**Required task:**
Each line from the start of the data below through the one containing "w = Wire(tree)" must be reproduced exactly.

[BEGIN]

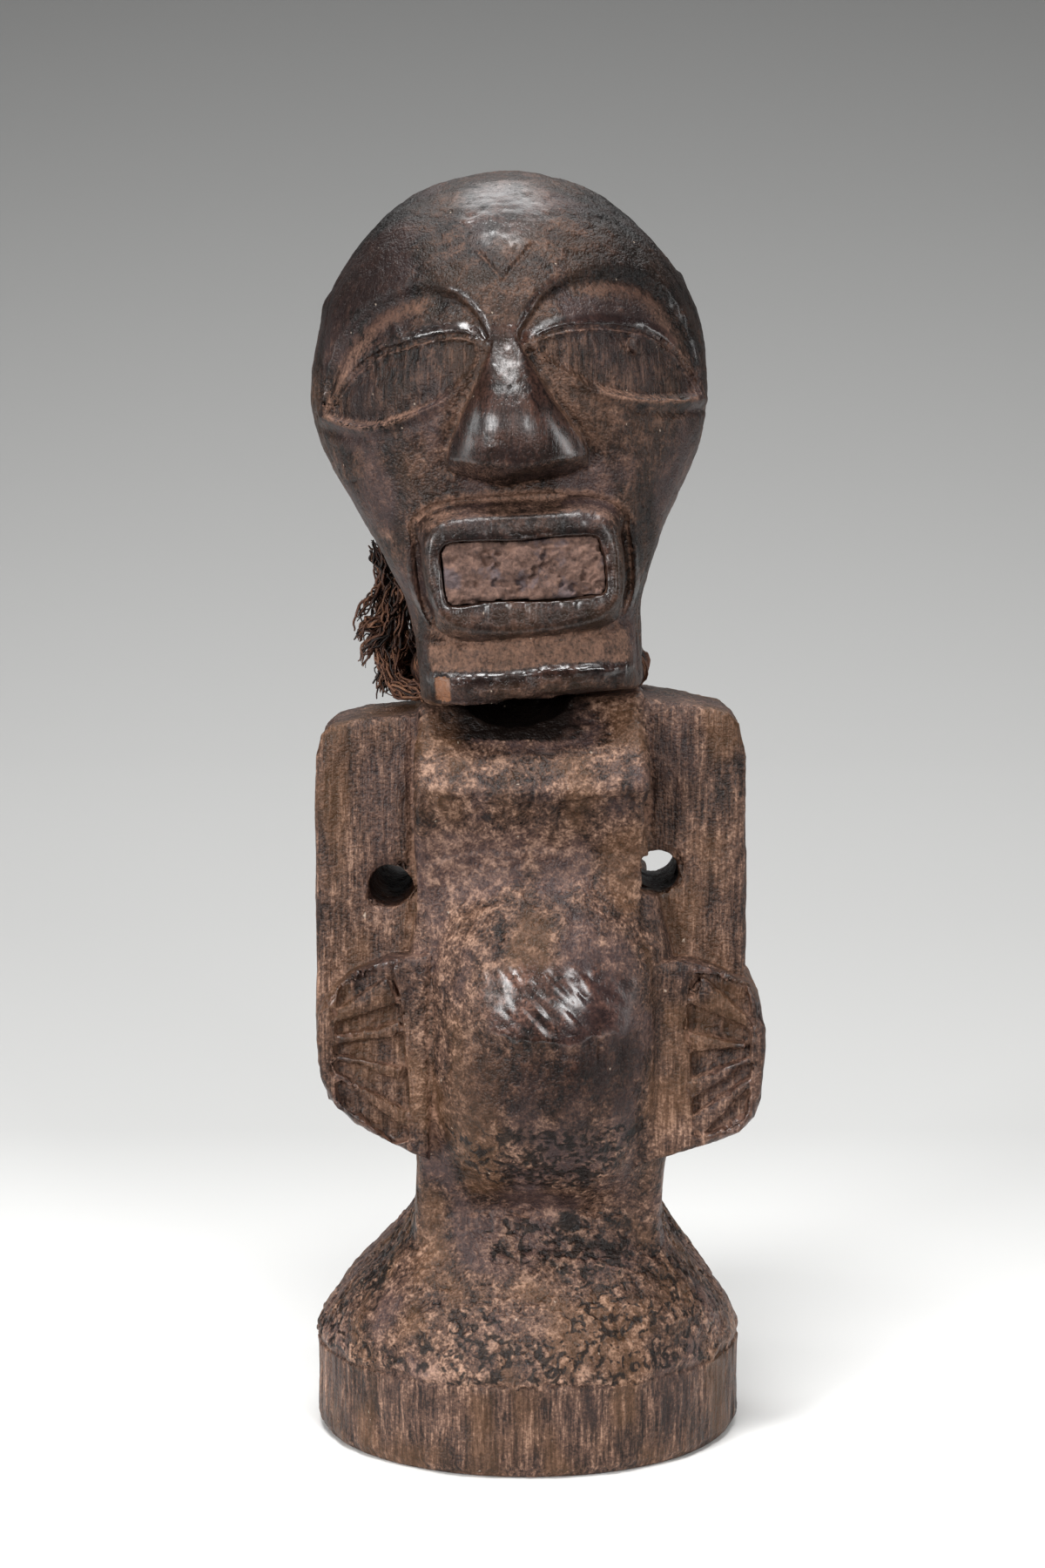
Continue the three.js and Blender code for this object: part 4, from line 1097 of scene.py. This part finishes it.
def strandTree():
    tree = bpy.data.node_groups.new("fibre strands", "GeometryNodeTree")
    sockets = tree.interface
    for name, kind in (("Geometry", "Geometry"), ("Strands", "Float"), ("Points", "Int"),
                       ("Thickness", "Float"), ("Wave", "Float"), ("Turns", "Float"), ("Outward", "Float"),
                       ("Shortest", "Float"), ("Seed", "Int"), ("Finish", "Material")):
        sockets.new_socket(name, in_out="INPUT", socket_type="NodeSocket" + kind)
    sockets.new_socket("Geometry", in_out="OUTPUT", socket_type="NodeSocketGeometry")
    entry = tree.nodes.new("NodeGroupInput")
    given = {socket.name: Wire(tree, socket) for socket in entry.outputs if socket.name}
    w = Wire(tree)

    def chance(low, high, salt):  # a random number for each strand
        ids = w.node("GeometryNodeInputNamedAttribute", {"data_type": "INT"}, {"Name": "strand"})
        return w.node("FunctionNodeRandomValue", {"data_type": "FLOAT"},
                      {2: low, 3: high, "ID": ids, "Seed": given["Seed"] + salt}, 1)

    def stored(many, name, value, kind="FLOAT", domain="POINT"):
        return w.node("GeometryNodeStoreNamedAttribute", {"data_type": kind, "domain": domain},
                      {"Geometry": many, "Name": name, "Value": value})

    line = {"Curve": given["Geometry"], "Count": given["Points"]}
    line = w.node("GeometryNodeResampleCurve", {"mode": "COUNT"}, line)
    amount = w.node("GeometryNodeInputRadius") * 1000 * given["Strands"] + 3
    many = w.node("GeometryNodeDuplicateElements", {"domain": "SPLINE"}, {"Geometry": line, "Amount": amount})
    many = stored(many, "strand", w.node("GeometryNodeInputIndex"), "INT", "CURVE")
    many = w.node("GeometryNodeTrimCurve", {"mode": "FACTOR"},
                  {"Curve": many, "End": chance(given["Shortest"], 1.0, 1)})
    along = w.node("GeometryNodeSplineParameter")
    many = stored(stored(many, "along", along), "tone", chance(0.0, 1.0, 2))
    normal = w.node("GeometryNodeInputNormal")
    other = w.vectorMaths("CROSS_PRODUCT", w.node("GeometryNodeInputTangent"), normal)
    angle = chance(0.0, 2 * math.pi, 3) + along * given["Turns"] * (2 * math.pi)
    reach = w.node("GeometryNodeInputRadius") * chance(0.0, 1.0, 4) ** given["Outward"]
    offset = w.vectorMaths("ADD", normal.scaled(reach * w.maths("COSINE", angle)),
                           other.scaled(reach * w.maths("SINE", angle)))
    apart = w.node("ShaderNodeCombineXYZ", None, {"X": chance(0.0, 40.0, 5), "Y": chance(0.0, 40.0, 6)})
    apart = w.vectorMaths("ADD", w.node("GeometryNodeInputPosition").scaled(230.0), apart)
    curl = w.node("ShaderNodeTexNoise", None, {"Vector": apart, "Scale": 1.0, "Detail": 2.0}, 1)
    curl = w.vectorMaths("SUBTRACT", curl, (0.5, 0.5, 0.5)).scaled(given["Wave"] * 0.004)
    offset = w.vectorMaths("ADD", offset, curl)
    many = w.node("GeometryNodeSetPosition", None, {"Geometry": many, "Offset": offset})
    thin = given["Thickness"] * 0.001 * chance(0.55, 1.35, 7) * (1.05 - along ** 4 * 0.5)
    section = w.node("GeometryNodeCurvePrimitiveCircle", None, {"Resolution": 4, "Radius": 1.0})
    made = w.node("GeometryNodeCurveToMesh", None,
                  {"Curve": many, "Profile Curve": section, "Scale": thin, "Fill Caps": True})
    made = w.node("GeometryNodeRealizeInstances", None, {"Geometry": made})
    made = w.node("GeometryNodeSetMaterial", None, {"Geometry": made, "Material": given["Finish"]})
    leave = tree.nodes.new("NodeGroupOutput")
    tree.links.new(made.socket, leave.inputs[0])
    return tree


def makeStrands(name, guide, tree, part):
    grow = guide.modifiers.new("strands", "NODES")
    grow.node_group = tree
    sockets = {item.name: item.identifier for item in tree.interface.items_tree if item.in_out == "INPUT"}
    for key, value in part.items():
        grow[sockets[key.capitalize()]] = value
    grow[sockets["Finish"]] = fibre
    bpy.context.view_layer.update()
    made = shownMesh(guide)
    made.name = name
    bpy.data.objects.remove(guide)
    piece = newObject(name, made)
    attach(piece, "root")
    say(f"{name}: {sum(len(p.vertices) - 2 for p in made.polygons)} triangles")
    return piece


# Finishes

def colour(*shares):  # red, green and blue as a paint chart gives them, 0 to 255, for the shader
    return (*(((c / 255 + 0.055) / 1.055) ** 2.4 if c > 10 else c / 255 / 12.92 for c in shares), 1)


class Finish:  # a material in the making, and what its sums can read
    def __init__(self, name):
        self.material = bpy.data.materials.new(name)
        self.material.use_nodes = True
        tree = self.material.node_tree
        self.inputs = tree.nodes["Principled BSDF"].inputs
        self.wire = Wire(tree)
        self.place = self.wire.node("ShaderNodeTexCoord", None, None, "Object")

    def attribute(self, key):
        return self.wire.node("ShaderNodeAttribute", {"attribute_name": key}, None, "Fac")

    def grains(self, size, stretch=(1, 1, 1), detail=3.0, rough=0.5, warp=0.0):  # size in mm
        scale = tuple(1000 / size / s for s in stretch)
        sized = self.wire.node("ShaderNodeMapping", None, {"Vector": self.place, "Scale": scale})
        values = {"Vector": sized, "Scale": 1.0, "Detail": detail, "Roughness": rough, "Distortion": warp}
        return self.wire.node("ShaderNodeTexNoise", None, values)

    def ramp(self, share, stops):
        return self.wire.node("ShaderNodeValToRGB", {"stops": stops}, {"Fac": share})

    def bumped(self, height, strength, depth):  # depth in metres
        values = {"Strength": strength, "Distance": depth, "Height": height}
        return self.wire.node("ShaderNodeBump", None, values)

    def feed(self, **links):
        for key, value in links.items():
            self.wire.tree.links.new(value.socket, self.inputs[key.replace("_", " ")])


woodLook = {
    "tones": [(0.0, colour(16, 10, 8)), (0.26, colour(46, 32, 26)), (0.54, colour(92, 68, 56)),
              (1.0, colour(178, 142, 120))],
    "ochre": colour(112, 78, 48), "plum": colour(102, 82, 82), "dust": colour(154, 118, 99),
    # next line: polished, then the colour that darkens painted shade and stains, then fresh
    "polished": colour(186, 168, 168), "stain": colour(108, 84, 72), "fresh": colour(150, 98, 64),
    "crack": colour(14, 9, 7), "speck": colour(196, 178, 160),
    "dustShare": 0.62, "crackShare": 0.9, "speckShare": 0.6,
    "roughness": 0.46, "polishedRoughness": 0.3, "specular": 0.24, "coat": 0.95, "coatRoughness": 0.27,
    "bump": 1.0, "bumpDepth": 0.0007,
}


def woodFinish():
    look = woodLook
    made = Finish("old dark wood")
    w, attribute, grains = made.wire, made.attribute, made.grains
    polish, dust, grain, body, warm = (attribute(key) for key in ("polish", "dust", "grain", "body", "warm"))
    mottle = grains(1.9, detail=2, rough=0.8)
    fine = grains(0.6, detail=1, rough=0.8)
    streak = grains(0.7, (1, 1, 11), detail=2, rough=0.75)
    rugged = mottle * 0.6 + fine * 0.4
    lined = streak * 0.7 + fine * 0.3
    pattern = rugged + (lined - rugged) * (grain * 0.8)
    tone = attribute("tone") + (pattern - 0.5) * (body * 0.6 + 1.6)
    hue = made.ramp(tone.clamped(), look["tones"])
    hue = w.mixed(warm.between(0.5, 0.75) * (body * 0.2 + 0.08), hue, look["ochre"])
    hue = w.mixed((1 - warm).between(0.5, 0.75) * (0.28 - grain * 0.2), hue, look["plum"])
    dusty = (dust * (pattern * 2.4) - 0.3).between(0.05, 0.75)
    hue = w.mixed(dusty * look["dustShare"], hue, look["dust"])
    shine = (polish * (0.1 + pattern * 1.7) - 0.1).between(0.1, 0.55)
    hue = w.mixed(shine, hue, look["polished"], "MULTIPLY")
    # painted shade, multiplied in darker along with stains
    hue = w.mixed(attribute("stain"), hue, look["stain"], "MULTIPLY")
    # the crack colour also paints the shadow under the chin
    hue = w.mixed(attribute("cracks").between(0.15, 0.7) * look["crackShare"], hue, look["crack"])
    split = w.mixed(streak, look["stain"], look["fresh"])
    hue = w.mixed(attribute("fresh").between(0.3, 0.6), hue, split)
    hue = w.mixed(attribute("specks").between(0.5, 0.9) * look["speckShare"], hue, look["speck"])
    rough = (look["roughness"] + dusty * 0.35 + (pattern - 0.5) * 0.6
             - shine * (look["roughness"] - look["polishedRoughness"])).clamped()
    normal = made.bumped(pattern * (1 - polish * 0.75), look["bump"], look["bumpDepth"])
    made.feed(Base_Color=hue, Roughness=rough, Normal=normal, Coat_Weight=shine * look["coat"])
    made.inputs["Specular IOR Level"].default_value = look["specular"]
    made.inputs["Coat Roughness"].default_value = look["coatRoughness"]
    return made.material


pasteColours = {
    "tones": [(0.3, colour(30, 21, 18)), (0.47, colour(98, 75, 66)), (0.68, colour(142, 110, 95))],
    "grey": colour(76, 68, 74), "greyShare": 0.7, "roughness": 0.95, "bump": 0.7, "bumpDepth": 0.0009,
}


def pasteFinish():
    look = pasteColours
    made = Finish("dry packed paste")
    lumps = made.grains(2.4, detail=6, rough=0.7, warp=0.4)
    crumbs = made.grains(0.7, detail=4, rough=0.7)
    patches = made.grains(5.5, detail=3, rough=0.6)
    hue = made.ramp(lumps * 0.6 + crumbs * 0.4, look["tones"])
    hue = made.wire.mixed(patches.between(0.52, 0.66) * look["greyShare"], hue, look["grey"])
    rough = look["roughness"] - patches.between(0.55, 0.68) * 0.35
    normal = made.bumped(lumps * 0.6 + crumbs * 0.5, look["bump"], look["bumpDepth"])
    made.feed(Base_Color=hue, Roughness=rough.clamped(), Normal=normal)
    return made.material


fibreColours = {
    "tones": [(0.12, colour(26, 16, 12)), (0.55, colour(88, 54, 38)), (0.97, colour(164, 118, 88))],
    "tip": colour(26, 16, 12), "tipShare": 0.35, "roughness": 0.45, "bump": 0.4, "bumpDepth": 0.0002,
}


def fibreFinish():
    look = fibreColours
    made = Finish("plant fibre")
    flecks = made.grains(1.1, detail=4, rough=0.7)
    share = (made.attribute("tone") * 0.75 + flecks * 0.7 - 0.32).clamped()
    hue = made.ramp(share, look["tones"])
    hue = made.wire.mixed(made.attribute("along").between(0.55, 1.0) * look["tipShare"], hue, look["tip"])
    normal = made.bumped(made.grains(0.15, (1, 1, 4)), look["bump"], look["bumpDepth"])
    made.feed(Base_Color=hue, Roughness=(look["roughness"] + flecks * 0.4).clamped(), Normal=normal)
    return made.material


wood, dryPaste, fibre = woodFinish(), pasteFinish(), fibreFinish()
for part in figure:
    part.data.materials.append(wood)
paste.data.materials.append(dryPaste)


def makeFibres():
    look = fibreLook
    tree = strandTree()
    turns = np.linspace(0, 2 * math.pi, look["ringSteps"], endpoint=False)
    circle = [(ring["x"] + ring["rx"] * math.cos(turn), ring["y"] + ring["ry"] * math.sin(turn), ring["z"])
              for turn in turns]
    guide = guideLines("ring guide", [circle], [[look["ringSpread"]] * len(circle)], True)
    wound = makeStrands("wound_neck_ring", guide, tree, look["ring"])
    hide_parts("neck_binding")
    lines = [smoothLine(line, 5) for line in look["locks"]]
    spreads = [np.interp(np.linspace(0, 1, len(line)), np.linspace(0, 1, len(spread)), spread)
               for line, spread in zip(lines, look["spreads"])]
    guide = guideLines("tuft guide", lines, spreads, False)
    frayed = makeStrands("frayed_tuft", guide, tree, look["tuft"])
    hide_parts("fibre_tuft")


makeFibres()
say("fibres made")


# Floor, backdrop with a painted light falloff, and soft studio light

stageLook = {
    "front": -0.12, "bend": 1.1, "radius": 0.9, "top": 2.6, "wide": 3.0,
    # a painted light falloff on the backdrop: pale near the floor, darker up the sweep
    "falloffGreys": [(0.0, 0.88), (0.05, 0.74), (0.093, 0.58), (0.2, 0.6), (0.33, 0.65), (0.6, 0.46), (0.82, 0.32),
              (1.0, 0.215)],
    "steps": 16, "yellow": 0.985, "away": 0.28, "height": 0.84, "offset": 0.02, "roughness": 0.9,
}


def makeStage():
    look = stageLook
    path = [(look["front"], 0), (look["bend"], 0)]
    for i in range(1, look["steps"] + 1):
        turn = math.radians(90 * i / look["steps"])
        path.append((look["bend"] + look["radius"] * math.sin(turn), look["radius"] * (1 - math.cos(turn))))
    path.append((look["bend"] + look["radius"], look["top"]))
    points = [(side * look["wide"], y, z) for y, z in path for side in (-1, 1)]
    faces = [(2 * i, 2 * i + 1, 2 * i + 3, 2 * i + 2) for i in range(len(path) - 1)]
    mesh = bpy.data.meshes.new("backdrop")
    mesh.from_pydata(points, [], faces)
    backdrop = newObject("backdrop", smoothed(mesh))
    paperWithPaintedFalloff = Finish("paperWithPaintedFalloff")
    place = {"Vector": paperWithPaintedFalloff.place}
    away, height = (paperWithPaintedFalloff.wire.node("ShaderNodeSeparateXYZ", None, place, way) for way in "YZ")
    # painted light falloff, darker further away and higher up
    share = away * look["away"] + height * look["height"] + look["offset"]
    falloffGreys = [(at, (grey, grey, grey * look["yellow"], 1)) for at, grey in look["falloffGreys"]]
    paperWithPaintedFalloff.feed(Base_Color=paperWithPaintedFalloff.ramp(share.clamped(), falloffGreys))
    paperWithPaintedFalloff.inputs["Roughness"].default_value = look["roughness"]
    mesh.materials.append(paperWithPaintedFalloff.material)


lightLook = {  # place, aim, width, height, power
    "left": ((-0.5, -0.68, 0.3), (0, 0, 0.12), 0.16, 0.3, 5.3),
    "right": ((0.26, -0.82, 0.31), (0, 0, 0.12), 0.1, 0.22, 3.0),
    "leftSide": ((-0.75, -0.12, 0.24), (0, 0, 0.13), 0.12, 0.4, 0.9),
    "rightSide": ((0.72, -0.1, 0.24), (0, 0, 0.13), 0.12, 0.4, 1.3),
    "top": ((-0.06, -0.34, 0.95), (0, 0, 0.18), 0.32, 0.18, 7.4),
    "floor": ((0.0, 0.9, 1.6), (0, 0.7, 0), 2.0, 1.2, 24),
}
roomLight = {"colour": (0.9, 0.92, 0.95, 1), "strength": 0.05}


def makeLights():
    for name, (place, aim, wide, high, power) in lightLook.items():
        data = bpy.data.lights.new(name, "AREA")
        data.shape = "RECTANGLE"
        data.size, data.size_y, data.energy = wide, high, power
        lamp = newObject(name, data)
        lamp.location = place
        lamp.rotation_euler = (Vector(aim) - Vector(place)).to_track_quat("-Z", "Y").to_euler()
    world = bpy.data.worlds.new("soft room")
    bpy.context.scene.world = world
    world.use_nodes = True
    background = world.node_tree.nodes["Background"]
    background.inputs["Color"].default_value = roomLight["colour"]
    background.inputs["Strength"].default_value = roomLight["strength"]
    bpy.context.scene.view_settings.view_transform = "Standard"


makeStage()
makeLights()
say("stage and light")

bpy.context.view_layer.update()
say("finished")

[END]

**Solution for this task:**
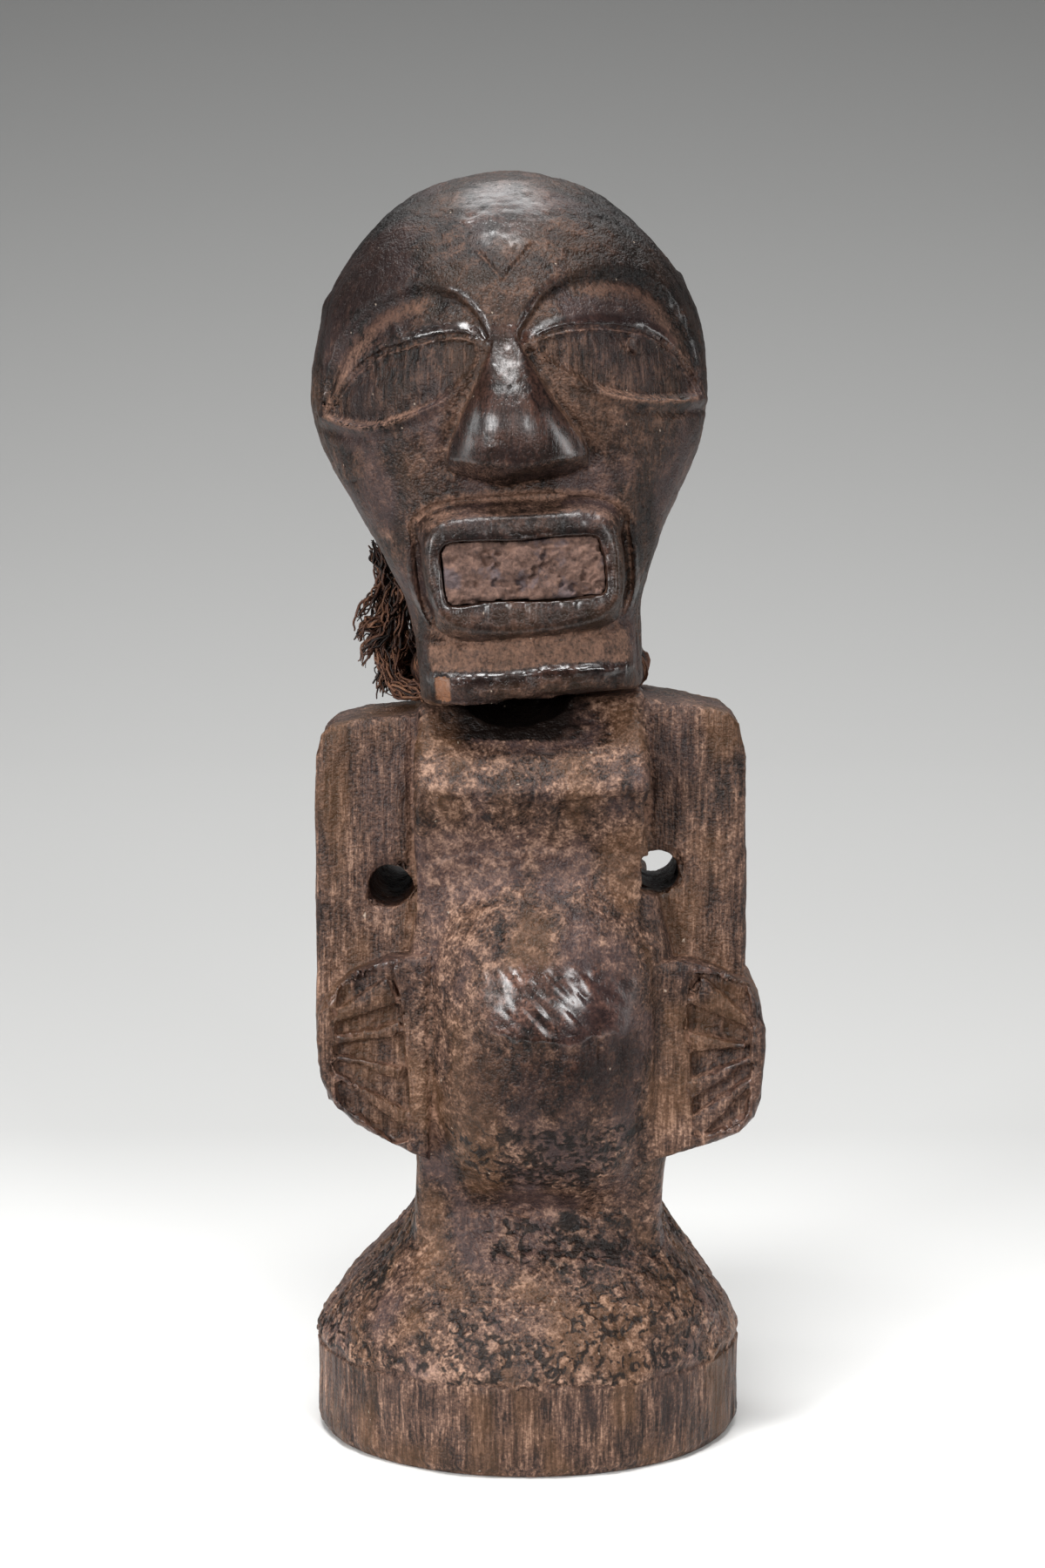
Continue the three.js and Blender code for this object: part 4, from line 1097 of scene.py. This part finishes it.
def strandTree():
    tree = bpy.data.node_groups.new("fibre strands", "GeometryNodeTree")
    sockets = tree.interface
    for name, kind in (("Geometry", "Geometry"), ("Strands", "Float"), ("Points", "Int"),
                       ("Thickness", "Float"), ("Wave", "Float"), ("Turns", "Float"), ("Outward", "Float"),
                       ("Shortest", "Float"), ("Seed", "Int"), ("Finish", "Material")):
        sockets.new_socket(name, in_out="INPUT", socket_type="NodeSocket" + kind)
    sockets.new_socket("Geometry", in_out="OUTPUT", socket_type="NodeSocketGeometry")
    entry = tree.nodes.new("NodeGroupInput")
    given = {socket.name: Wire(tree, socket) for socket in entry.outputs if socket.name}
    w = Wire(tree)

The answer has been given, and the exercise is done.